Mislead by the Olympics: Born to Climb by Zofia Reych Reviewed

Born to Climb by Zofia Reych (2022)

The arrival of climbing as a medal sport in the Olympics was celebrated by the competitive climbing community, and some others looked on with curiosity if not interest. Although the competitive climbers viewed it as an indication of its validity as an athletic pursuit, climbing, by-and-large, did not reach an evolutionary peak. Born to Climb: From Rock Climbing Pioneers to Olympic Athletes by Zofia Reych had a opportunities to address or refute this evolutionary development, but instead it tells a story that gives too much weight in connecting Olympic climbing to climbing’s very beginnings.

Zofia Reych was born and introduced to climbing in Poland and was introduced to pulling plastic later in the UK. She also studied anthropology and applied it to Born to Climb, published by Adventure Books / Vertebrate Publishing in 2022. Born to Climb was released in 2022, the year after competitive climbing debuted in the 2020 Olympics (which, of course, was delayed a year due to the coronavirus pandemic and actually held in 2021.) The timeliness poised this book to tell a story based around the milestone, which was both why I wanted read it and its flaw.

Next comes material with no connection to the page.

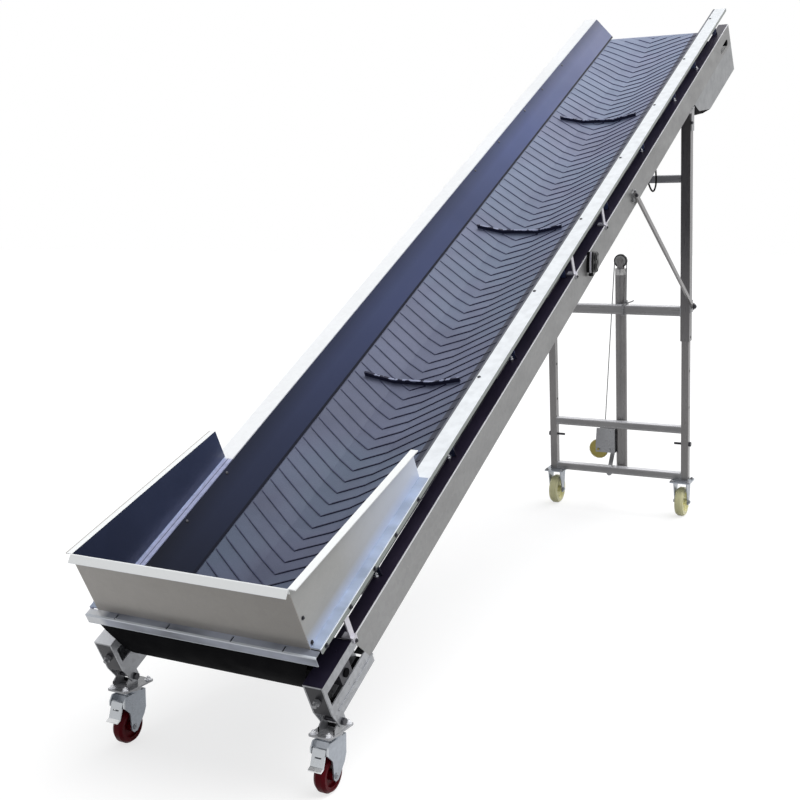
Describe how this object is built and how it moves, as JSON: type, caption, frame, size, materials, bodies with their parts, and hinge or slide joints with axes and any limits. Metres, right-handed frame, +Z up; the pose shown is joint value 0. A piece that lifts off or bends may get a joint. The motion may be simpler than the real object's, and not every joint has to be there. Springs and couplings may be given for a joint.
{
  "type": "mobile belt conveyor",
  "caption": "Inclined trough belt conveyor with herringbone belt, three-sided feed hopper, swivel casters in front and a telescopic winch-lifted portal with fixed casters behind",
  "frame": {"origin": "centre of the underside of the bounding box, on the floor", "axes": "+X to the right when looking from the feed end to the discharge end, +Y from the feed end to the discharge end, +Z up"},
  "size_m": [0.8025, 4.3534, 2.5856],
  "materials": {
    "galvanised": "galvanised sheet, satin",
    "zinc_tube": "zinc-plated tube, satin",
    "zinc_parts": "bright zinc plate",
    "belt_navy": "matt navy belt with a herringbone top",
    "skirt_blue": "dark blue satin paint",
    "black_rubber": "matt",
    "black_plastic": "matt moulding",
    "maroon_tread": "satin polyurethane",
    "cream_nylon": "satin nylon",
    "gear_zinc": "yellow-passivated zinc"
  },
  "bodies": {
    "frame": {"side_channel_right": "galvanised", "side_channel_left": "galvanised", "cross_formers": "galvanised", "slider_pan": "galvanised", "cover_rails": "galvanised", "rail_posts": "galvanised", "hopper_front": "galvanised", "hopper_sides": "galvanised", "head_guard": "galvanised", "skirt_brackets": "galvanised", "outer_legs": "zinc_tube", "outer_cross_tubes": "zinc_tube", "braces": "zinc_tube", "leg_brackets": "zinc_tube", "brace_pads": "zinc_tube", "takeup_frames": "zinc_parts", "tail_bearings": "zinc_parts", "tension_screws": "zinc_parts", "foot_bolts": "zinc_parts", "hoist_rope": "zinc_parts", "hoist_anchor": "zinc_parts", "head_drum": "zinc_parts", "tail_drum": "zinc_parts", "return_rollers": "zinc_parts", "belt": "belt_navy", "skirts": "skirt_blue", "tail_apron": "black_rubber", "guard_flaps": "black_rubber", "motor_cable": "black_rubber", "switch_box": "black_plastic"},
    "lower_portal": {"inner_legs": "zinc_tube", "inner_cross_tubes": "zinc_tube", "lock_pins": "zinc_parts", "mast": "zinc_tube", "mast_pulley": "zinc_parts", "winch_frame": "zinc_parts", "winch_drum": "gear_zinc", "winch_crank": "zinc_parts", "winch_rope": "zinc_parts", "rear_fork_right": "zinc_parts", "rear_fork_left": "zinc_parts"},
    "front_foot_right": {"foot_clevis_right": "zinc_parts"},
    "front_foot_left": {"foot_clevis_left": "zinc_parts"},
    "front_swivel_right": {"front_fork_right": "zinc_parts"},
    "front_swivel_left": {"front_fork_left": "zinc_parts"},
    "front_wheel_right": {"front_wheel_right": "maroon_tread"},
    "front_wheel_left": {"front_wheel_left": "maroon_tread"},
    "rear_wheel_right": {"rear_wheel_right": "cream_nylon"},
    "rear_wheel_left": {"rear_wheel_left": "cream_nylon"}
  },
  "joints": [
    {"name": "portal_slide", "type": "slide", "parent": "frame", "child": "lower_portal", "axis": [0, 0.0976, -0.9952], "range_m": [-0.4, 0.12], "deforming": ["hoist_rope"]},
    {"name": "rear_wheel_right_roll", "type": "hinge", "parent": "lower_portal", "child": "rear_wheel_right", "pos_m": [0.34, 1.51898, 0.075], "axis": [1, 0, 0], "continuous": true},
    {"name": "front_foot_right_tilt", "type": "hinge", "parent": "frame", "child": "front_foot_right", "pos_m": [0.346, -1.95902, 0.197], "axis": [1, 0, 0], "range_deg": [-10, 10]},
    {"name": "front_swivel_right_turn", "type": "hinge", "parent": "front_foot_right", "child": "front_swivel_right", "pos_m": [0.338, -1.95402, 0.153], "axis": [0, 0, 1], "continuous": true},
    {"name": "front_wheel_right_roll", "type": "hinge", "parent": "front_swivel_right", "child": "front_wheel_right", "pos_m": [0.338, -1.97202, 0.05], "axis": [1, 0, 0], "continuous": true},
    {"name": "rear_wheel_left_roll", "type": "hinge", "parent": "lower_portal", "child": "rear_wheel_left", "pos_m": [-0.34, 1.51898, 0.075], "axis": [1, 0, 0], "continuous": true},
    {"name": "front_foot_left_tilt", "type": "hinge", "parent": "frame", "child": "front_foot_left", "pos_m": [-0.346, -1.95902, 0.197], "axis": [1, 0, 0], "range_deg": [-10, 10]},
    {"name": "front_swivel_left_turn", "type": "hinge", "parent": "front_foot_left", "child": "front_swivel_left", "pos_m": [-0.338, -1.95402, 0.153], "axis": [0, 0, 1], "continuous": true},
    {"name": "front_wheel_left_roll", "type": "hinge", "parent": "front_swivel_left", "child": "front_wheel_left", "pos_m": [-0.338, -1.97202, 0.05], "axis": [1, 0, 0], "continuous": true}
  ]
}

I enthusiastically sought out Born to Climb to read because I was curious about the author’s lens on just that story. Reych explains, in what could be irony, why climbing was welcomed by the Olympics into the fold as it welcomed snowboarding in after the success at the X-Games. Reych also goes farther back in her research and lets the reader consider the factors that resurrected the ancient games and why it was actually reestablished. There were fascinating discussions on the establishment of sports for the affluent and the workforce in the 1800s, and the economics of the Olympics over the 1900s. It made me a little more cynical about the populism of sports in general.

Climbing, as we know it today, evolved from the 1800s. And ever since then, climbing has varied by different ethics and arguments about pro, various styles ranging from traveling in pairs to big heavy expeditions, and broader categories from alpine mountaineering, ice climbing, trad climbing, sport climbing, bouldering. Climbing was complex in the 1800s, and with the multitude of new branches of climbing categories sprouting in the 20th Century, with their own ethics and styles, have made it even more complicated. Drawing a line from the past to the Olympics made me pick up the book, but there is no straight line, and it made Born to Climb informative but not significantly insightful.

Born to Climb is misleading, in its timing of publishing, and the drive the story takes in telling the adjacent, but not parallel, stories of how climbing and Olympic developed and changed through the 1800s and 1900s. Although Born to Climb states no thesis about the ascension and crowing of climbing as a medal sport, the book is merely a good history lesson mixed with some current day climbing anecdotes, told through autobiographical details.

Reych does an exceptional job of educating the reader about how climbing changed from the Greek and Roman times to the alpine ascents in a pure sporting fashion in the 1800s, and the first rock climb (ropeless, by the way) at Napes Needle in 1886 in Wasdale, Lakes District by Haskett Smith, and all the way to contemporary competitive climbing. If not a thesis, at least a key point she makes in different ways, is that all forms of climbing “stem in a straight line from the ideals and ethics that were born in the Alps in the nineteenth century.” While competitive climbing is the hot topic, what about ice, mixed, and dry tooling climbing?

Reych shed new light for me in her review of the cultural conditions that women climbed in the 1800s. More women climbed than maybe recorded, but those that did were viewed as potentially harming their bodies and could border on vulgarity. Women climbers were part of the “new women,” which was a pejorative term.

While reading I was questioning whether the personal stories Reych sprinkles throughout the book advanced a theme or illustrated other points in the book. It was a little more biographical, which was sincerely charming, but didn’t initially move the story along. But later, it shined insight into contemporary culture around climbing as it entered the Olympic era, for instance when she speaks of a notable climber dying climbing outdoors. She makes herself an example of the current climbing culture, which is descended from the past.

In the end, Born to Climb is well researched, but having read many of the works she cites, I am not sure this was added more to the climbing shelves other than added one celebrating the 2020 Olympics. I appreciate that it embraces and looks to climbing history, searching for a thread from the top of Mont Blanc that isn’t there, other than climbing itself, but I am not buying a copy to give to my friends.

Rating: 3/5

Was this a classic? It was an excellent history. I wished it was available ten years ago, though it couldn’t have been. It might be valuable to some readers, and might be a good reference for a long time, but it won’t compete with sagas of remarkable attempts or biographies of great climbers.